To: Mike M2 who wrote (60414)5/23/1999 1:27:00 PM
From: Don Lloyd  Read Replies (1) | Respond to of 132070
 
Mike -

(There is a global surplus of labor willing to work for willing to work for slave wages without health or environmental concerns...)

I respectfully disagree with this. Wages have to be considered relative to local living standards and costs, even after you factor out currency exchange rates. The local alternatives are almost certainly poverty, and often starvation. A global surplus of labor is true more in a unit labor sense, than when measured in capability to add economic value. Except for some of China, I believe that the labor is generally voluntary and a local economic improvement. Without the import of capital investment, the only economically feasible product of the third world poor will continue to be children with dismal futures.

(...I don't see how pitting these workers against American workers will help US living standards. Yes some people can make huge profits like basketball stars getting paid more than all the workers in a sneaker factory...)

Again, everything's relative. An overpaid professional athlete will derive less individual benefit from his endorsement than each of the workers in the sneaker factory who are working to eat, and hopefully to save. For an American worker to legally (minimum wage) serve the same production function as the third world laborers, he would need to be supplied with a much larger capital equipment assist, and would probably have to replace 100 third world jobs.
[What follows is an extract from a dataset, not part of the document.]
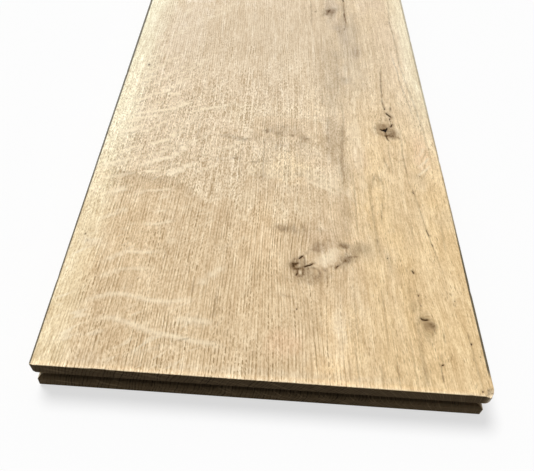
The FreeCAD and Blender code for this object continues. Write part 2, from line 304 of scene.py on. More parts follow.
# Stretches of wood that are lighter, darker or of another hue: across, along, half width, half length, turn,
# and what their red, green and blue are multiplied by. Those far along on the left that turn bluish-white are
# painted sheen
TINTS = [
    (33, 22, 15, 32, 0, (1.15, 1.15, 1.13)), (67, 60, 8, 44, 0, (0.93, 0.93, 0.96)),
    (36, 171, 12, 31, 0, (0.88, 0.84, 0.79)), (56, 166, 7, 20, 0, (0.92, 0.89, 0.9)),
    (9, 153, 14, 17, 0, (1.11, 1.11, 1.08)), (22, 212, 24, 10, 0, (1.14, 1.16, 1.18)),
    (58, 300, 13, 85, 0, (0.86, 0.87, 0.9)), (53, 325, 6, 38, 0, (0.91, 0.91, 0.93)),
    (62, 294, 6, 12, 0, (0.9, 0.89, 0.91)), (50, 266, 7, 22, 0, (0.91, 0.91, 0.92)),
    (42, 239, 10, 11, 0, (0.94, 0.93, 0.92)), (75, 301, 6, 24, 0, (0.95, 0.95, 0.95)),
    (36, 285, 7, 50, 0, (1.09, 1.1, 1.11)), (95, 268, 9, 40, 0, (1.13, 1.15, 1.18)),
    # painted sheen: the two bluish-white stretches far along on the left
    (-72, 470, 44, 135, 0, (1.13, 1.18, 1.29)), (-20, 465, 52, 125, 0, (1.05, 1.07, 1.13)),
    (78, 430, 22, 74, 0, (0.93, 0.93, 1)), (82, 138, 18, 60, 0, (1, 1.03, 1.11)),
    (-78, 92, 20, 44, 0, (1.06, 1.06, 1.05)), (-6, 90, 18, 40, 0, (1.08, 1.08, 1.08)),
    (8, 22, 11, 11, 0, (1.03, 0.97, 0.97)), (-80, 212, 12, 22, 0, (1.07, 1.08, 1.09)),
    (31, 87, 16, 27, 0, (0.91, 0.9, 0.92)), (57, 88, 8, 15, 0, (0.86, 0.86, 0.88)),
    # painted sheen: the second stretch here, bluish-white on the left
    (45, 236, 12, 26, 0, (0.94, 0.95, 0.96)), (-74, 300, 20, 95, 0, (1.05, 1.07, 1.11)),
    (32, 6, 16, 10, 0, (1.11, 1.1, 1.06)), (104, 117, 8, 14, 0, (0.9, 0.9, 0.92)),
    (-10, 176, 16, 14, 0, (0.96, 0.95, 0.94)), (90, 66, 22, 26, 0, (0.97, 0.97, 0.98)),
    (-82, 4, 9, 8, 0, (0.92, 0.92, 0.93)), (44, 24, 8, 34, 0, (1.06, 1.06, 1.03)),
    (90, 315, 16, 60, 0, (1.05, 1.06, 1.1)), (-84, 366, 14, 50, 0, (1.06, 1.08, 1.09)),
    (25, 224, 7, 24, 0, (1.08, 1.09, 1.09)), (-95, 62, 8, 20, 0, (1.06, 1.06, 1.06)),
    (-2, 108, 12, 13, 0, (1.05, 1.05, 1.04)), (12, 148, 16, 14, 0, (1.14, 1.13, 1.08)),
    (66, 146, 7, 11, 0, (0.94, 0.95, 0.97)), (95, 147, 9, 11, 0, (0.93, 0.93, 0.94)),
    (88, 200, 13, 15, 0, (1.05, 1.06, 1.07)), (-22, 204, 12, 20, 0, (1.06, 1.08, 1.08)),
    (45, 365, 8, 45, 0, (0.88, 0.89, 0.94)), (25, 177, 7, 15, 0, (0.92, 0.9, 0.87)),
    (35, 151, 7, 12, 0, (0.97, 0.92, 0.88)), (45, 138, 6, 9, 0, (0.96, 0.92, 0.86)),
    (-95, 183, 8, 10, 0, (0.93, 0.9, 0.86)), (-104, 131, 6, 13, 0, (0.95, 0.91, 0.87)),
    (25, 157, 6, 9, 0, (1.08, 1.06, 1.04)), (55, 122, 5, 17, 0, (1.08, 1.08, 1.05)),
    (98, 176, 7, 24, 0, (1, 0.96, 0.97)), (-103, 20, 7, 22, 0, (1.05, 1.06, 1.08)),
    (-8, 42, 18, 10, 0, (1.05, 1.05, 1.05)),
]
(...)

(... I don't know where the correct balance is but i do know that there is a danger that the quest for maximum profits goes too far. I would agree that some products should be made where there is a comparative advantage...)

The problem in the U.S. is primarily the unskilled and uneducated who simply cannot be productive enough to add net value to final consumer products, even with significant capital infusion. Even to the extent that some can perform useful jobs, the resulting earned wages pale in comparison to the costs of adequate living standards. In a single country, living costs cannot and do not vary anywhere near as much as the effective skill levels of the population. In history, this problem has been 'solved' by grossly stratified classes of the population, with separate living standards and costs. This is no longer considered acceptable, and rightly so. The real tragedy is that potential human skill levels are far more rangebound, given adequate upbringing and education, with relatively small tails on each end of the distribution. Any relatively healthy newborn should be potentially capable of both self support and prosperity, and positive contributions to the overall society and economy. The problem is primarily that the human impulse to control others through defective political and economic systems creates negative individual incentives.